Sugoroku: Japan’s Ancient Race Game and Its Many Forms

Dr. Elena Vasquez
Dr. Elena VasquezEthnographic Game Scholar & Cultural Anthropologist
Published Mar 13, 2026Updated Mar 10, 2026Fact-checked by Markos Tatas

A Game of Two Worlds

In modern Japan, the word sugoroku (双六) evokes warm memories for millions: family gatherings around colorful board games during New Year celebrations, children rolling dice and racing tokens through whimsical illustrated tracks. It is, on the surface, Japan’s answer to Snakes and Ladders or the Game of Life — simple, cheerful, and gently educational.

But behind this friendly modern face lies one of the most fascinating game histories in Asia. Sugoroku is not one game but two entirely different games sharing the same name — a confusion that has persisted for over a thousand years and that reflects the remarkable cultural transformations Japan has undergone since the Nara period. One sugoroku is a descendant of ancient Middle Eastern race games closely related to backgammon. The other is a uniquely Japanese creation that evolved from Buddhist moral instruction into a beloved folk tradition.

Understanding both forms of sugoroku means tracing a thread from the Persian game of Nard through Tang Dynasty China to the imperial courts of ancient Japan — and then watching that thread split, transform, and ultimately produce something entirely new.

Ban-Sugoroku: The Backgammon of Japan

Arrival from China

The older of the two sugoroku traditions is ban-sugoroku (盤双六, literally “board sugoroku”), a two-player race game played on a board virtually identical to a backgammon board.
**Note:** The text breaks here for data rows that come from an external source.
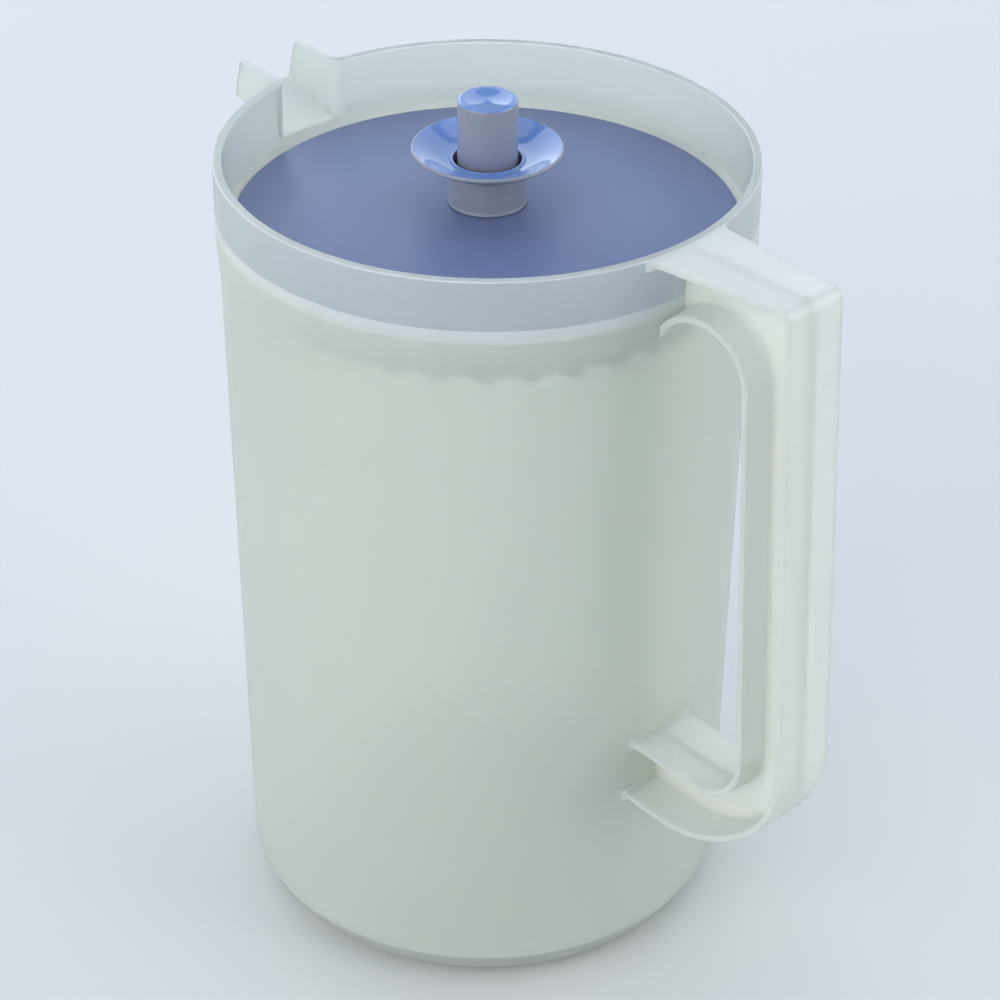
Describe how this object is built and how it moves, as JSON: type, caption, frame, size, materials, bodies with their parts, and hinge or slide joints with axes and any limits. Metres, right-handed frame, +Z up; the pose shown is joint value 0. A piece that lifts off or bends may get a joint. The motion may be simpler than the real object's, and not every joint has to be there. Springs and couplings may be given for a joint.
{
  "type": "lidded pitcher",
  "caption": "Tall round frosted jug with an I-beam handle and a channel spout, closed by a sunken domed lid with a push button standing in a saucer grip.",
  "frame": {"origin": "on the jug's axis at its base, where it stands", "axes": "+Z up along the jug's axis, +X from the axis towards the handle, -X towards the spout, +Y across"},
  "size_m": [0.2392, 0.1646, 0.2775],
  "materials": {
    "frosted_plastic": "frosted translucent, fine satin",
    "lid_plastic": "fine-grained satin",
    "seal_plastic": "soft natural plastic",
    "grip_plastic": "polished",
    "button_plastic": "satin side, polished dished top"
  },
  "bodies": {
    "jug": {"pitcher_body": "frosted_plastic"},
    "lid": {"lid_disc": "lid_plastic", "lid_seal": "seal_plastic", "grip_collar": "grip_plastic", "spring_web": "seal_plastic"},
    "button": {"push_button": "button_plastic"}
  },
  "joints": [
    {"name": "lid_lift", "type": "slide", "parent": "jug", "child": "lid", "axis": [0, 0, 1], "range_m": [0, 0.13]},
    {"name": "button_press", "type": "slide", "parent": "lid", "child": "button", "axis": [0, 0, -1], "range_m": [0, 0.008], "stiffness_N_per_m": 1200, "springref_m": -0.001, "deforming": ["spring_web"]}
  ]
}
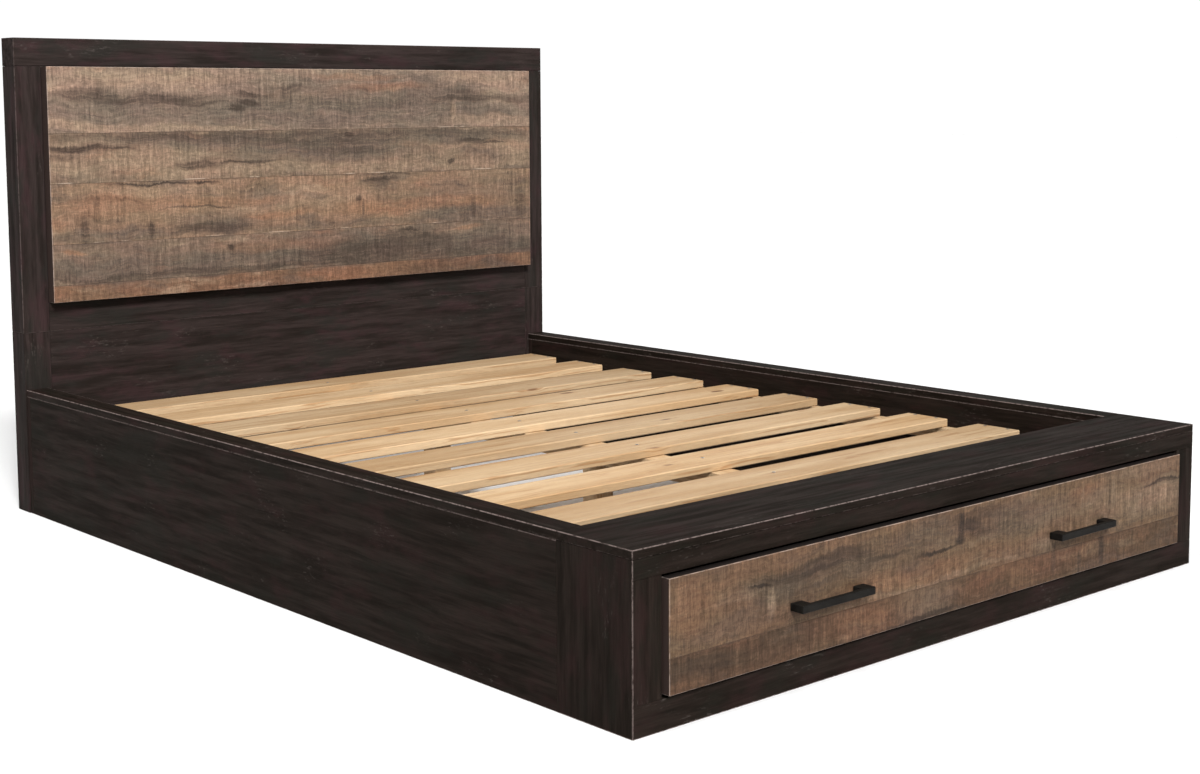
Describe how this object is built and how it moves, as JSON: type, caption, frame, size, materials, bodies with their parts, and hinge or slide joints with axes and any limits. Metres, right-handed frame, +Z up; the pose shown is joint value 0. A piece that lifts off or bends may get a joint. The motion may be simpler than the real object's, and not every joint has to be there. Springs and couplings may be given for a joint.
{
  "type": "storage bed frame",
  "caption": "Wooden bed frame with a raised plank-panel headboard, low hollow side rails, mattress slats and a wide drawer with bridge handles in the foot.",
  "frame": {"origin": "on the floor, in the middle of the bed's width and of its length from handle tips to headboard back", "axes": "+Y from the foot to the headboard, +X to the right for someone standing at the foot and facing the headboard, +Z up"},
  "size_m": [1.674, 2.328, 1.18],
  "materials": {
    "ebony_laminate": "satin near-black wood-grain laminate with lighter worn edges",
    "plank_laminate": "matt weathered rough-sawn plank print in tan, brown and grey",
    "slat_pine": "planed softwood, unfinished",
    "drawer_board": "satin dark wood-grain laminate",
    "handle_black": "matt black",
    "slide_steel": "zinc-plated"
  },
  "bodies": {
    "bed": {"headboard_top_rail": "ebony_laminate", "headboard_left_stile": "ebony_laminate", "headboard_right_stile": "ebony_laminate", "headboard_bottom_rail": "ebony_laminate", "headboard_plank_panel": "plank_laminate", "headboard_back_panel": "ebony_laminate", "headboard_left_leg": "ebony_laminate", "headboard_right_leg": "ebony_laminate", "headboard_lower_panel": "ebony_laminate", "headboard_left_batten": "ebony_laminate", "headboard_right_batten": "ebony_laminate", "left_rail_outer_board": "ebony_laminate", "left_rail_inner_board": "ebony_laminate", "left_rail_end_board": "ebony_laminate", "left_rail_cap": "ebony_laminate", "left_slat_ledger": "slat_pine", "right_rail_outer_board": "ebony_laminate", "right_rail_inner_board": "ebony_laminate", "right_rail_end_board": "ebony_laminate", "right_rail_cap": "ebony_laminate", "right_slat_ledger": "slat_pine", "foot_front_top_rail": "ebony_laminate", "foot_front_bottom_rail": "ebony_laminate", "foot_front_left_stile": "ebony_laminate", "foot_front_right_stile": "ebony_laminate", "foot_left_panel": "ebony_laminate", "foot_right_panel": "ebony_laminate", "foot_top_panel": "ebony_laminate", "foot_inner_board": "ebony_laminate", "left_runner_board": "drawer_board", "right_runner_board": "drawer_board", "drawer_bay_back": "drawer_board", "centre_rail": "slat_pine", "centre_leg_1": "slat_pine", "centre_leg_2": "slat_pine", "slat_01": "slat_pine", "slat_02": "slat_pine", "slat_03": "slat_pine", "slat_04": "slat_pine", "slat_05": "slat_pine", "slat_06": "slat_pine", "slat_07": "slat_pine", "slat_08": "slat_pine", "slat_09": "slat_pine", "slat_10": "slat_pine", "left_slide_outer": "slide_steel", "right_slide_outer": "slide_steel"},
    "drawer": {"drawer_front": "plank_laminate", "left_handle": "handle_black", "right_handle": "handle_black", "drawer_inner_front": "drawer_board", "drawer_left_side": "drawer_board", "drawer_right_side": "drawer_board", "drawer_back": "drawer_board", "drawer_bottom": "drawer_board", "drawer_bottom_brace": "drawer_board", "left_slide_inner": "slide_steel", "right_slide_inner": "slide_steel"},
    "left_slide": {"left_slide_middle": "slide_steel"},
    "right_slide": {"right_slide_middle": "slide_steel"}
  },
  "joints": [
    {"name": "drawer_slide", "type": "slide", "parent": "bed", "child": "drawer", "axis": [0, -1, 0], "range_m": [0, 0.4]},
    {"name": "left_middle_slide", "type": "slide", "parent": "bed", "child": "left_slide", "axis": [0, -1, 0], "range_m": [0, 0.2]},
    {"name": "right_middle_slide", "type": "slide", "parent": "bed", "child": "right_slide", "axis": [0, -1, 0], "range_m": [0, 0.2]}
  ],
  "couplings": [
    {"joint": "left_middle_slide", "follows": "drawer_slide", "ratio": 0.5},
    {"joint": "right_middle_slide", "follows": "drawer_slide", "ratio": 0.5}
  ]
}
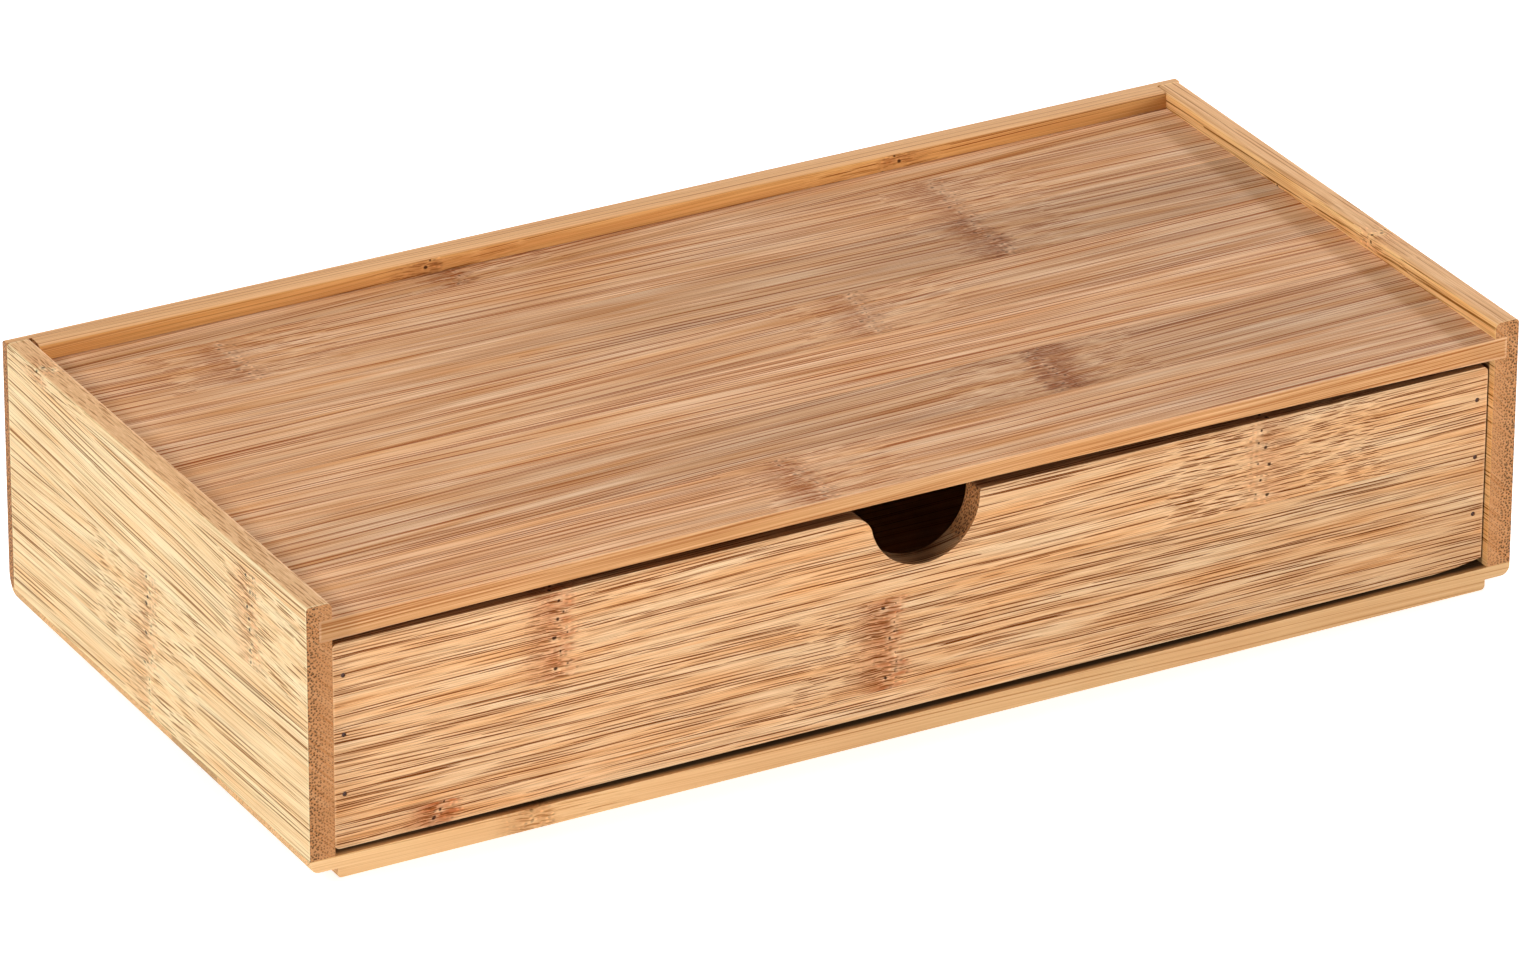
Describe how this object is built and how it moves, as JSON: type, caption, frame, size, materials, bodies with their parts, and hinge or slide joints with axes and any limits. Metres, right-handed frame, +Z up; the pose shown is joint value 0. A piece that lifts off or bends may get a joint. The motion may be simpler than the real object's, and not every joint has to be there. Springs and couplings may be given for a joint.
{
  "type": "desk organizer",
  "caption": "Low bamboo desk organizer: an open-fronted tray top with a raised lip over a full-width drawer with a half-round finger notch, on a plinth that nests in the lip of another.",
  "frame": {"origin": "centre of the footprint, on the surface that the plinth stands on", "axes": "+X along the width to the right as seen from the drawer side, -Y out of the drawer side, +Z up"},
  "size_m": [0.35, 0.174, 0.0765],
  "materials": {
    "bamboo_base": "clear satin lacquer",
    "bamboo_side": "clear satin lacquer",
    "bamboo_back": "clear satin lacquer",
    "bamboo_top": "clear satin lacquer",
    "bamboo_drawer_front": "clear satin lacquer",
    "bamboo_drawer_box": "clear satin lacquer",
    "bamboo_drawer_floor": "clear satin lacquer",
    "brad_steel": "plain wire"
  },
  "bodies": {
    "case": {"base_panel": "bamboo_base", "left_side_panel": "bamboo_side", "right_side_panel": "bamboo_side", "back_panel": "bamboo_back", "top_panel": "bamboo_top"},
    "drawer": {"drawer_front": "bamboo_drawer_front", "drawer_side_left": "bamboo_drawer_box", "drawer_side_right": "bamboo_drawer_box", "drawer_back": "bamboo_drawer_box", "drawer_floor": "bamboo_drawer_floor", "drawer_brads": "brad_steel"}
  },
  "joints": [
    {"name": "drawer_slide", "type": "slide", "parent": "case", "child": "drawer", "axis": [0, -1, 0], "range_m": [0, 0.14]}
  ]
}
Ban-sugoroku arrived in Japan from China during the 6th or 7th century CE, part of the enormous wave of Chinese cultural influence that shaped Japanese civilization during the Asuka and Nara periods.

In China, the game was known as shuanglu (双陸) — literally “double sixes,” referring to the dice. Chinese shuanglu was itself an import, having arrived via the Silk Road from Persia, where it was played as Nard. The chain of transmission is remarkably clear: Persia → China → Japan, with the game traveling alongside Buddhism, writing systems, political philosophy, and countless other cultural technologies.

The earliest Japanese reference to sugoroku appears in the Nihon Shoki (Chronicles of Japan, completed 720 CE), which records that Emperor Tenmu was fond of the game. Archaeological evidence supports this early adoption — ban-sugoroku boards and pieces have been found at Nara-period sites dating to the 8th century, including the famous Shōsōin treasure repository in Nara, which contains exquisitely crafted game boards among its collection of courtly artifacts.

Rules and Gameplay

Ban-sugoroku was played on a board of 24 points divided into four quadrants, with each player controlling 15 stones (ishi). Two dice determined movement. The objective was to move all pieces around the board and bear them off — the same fundamental race that defines backgammon worldwide.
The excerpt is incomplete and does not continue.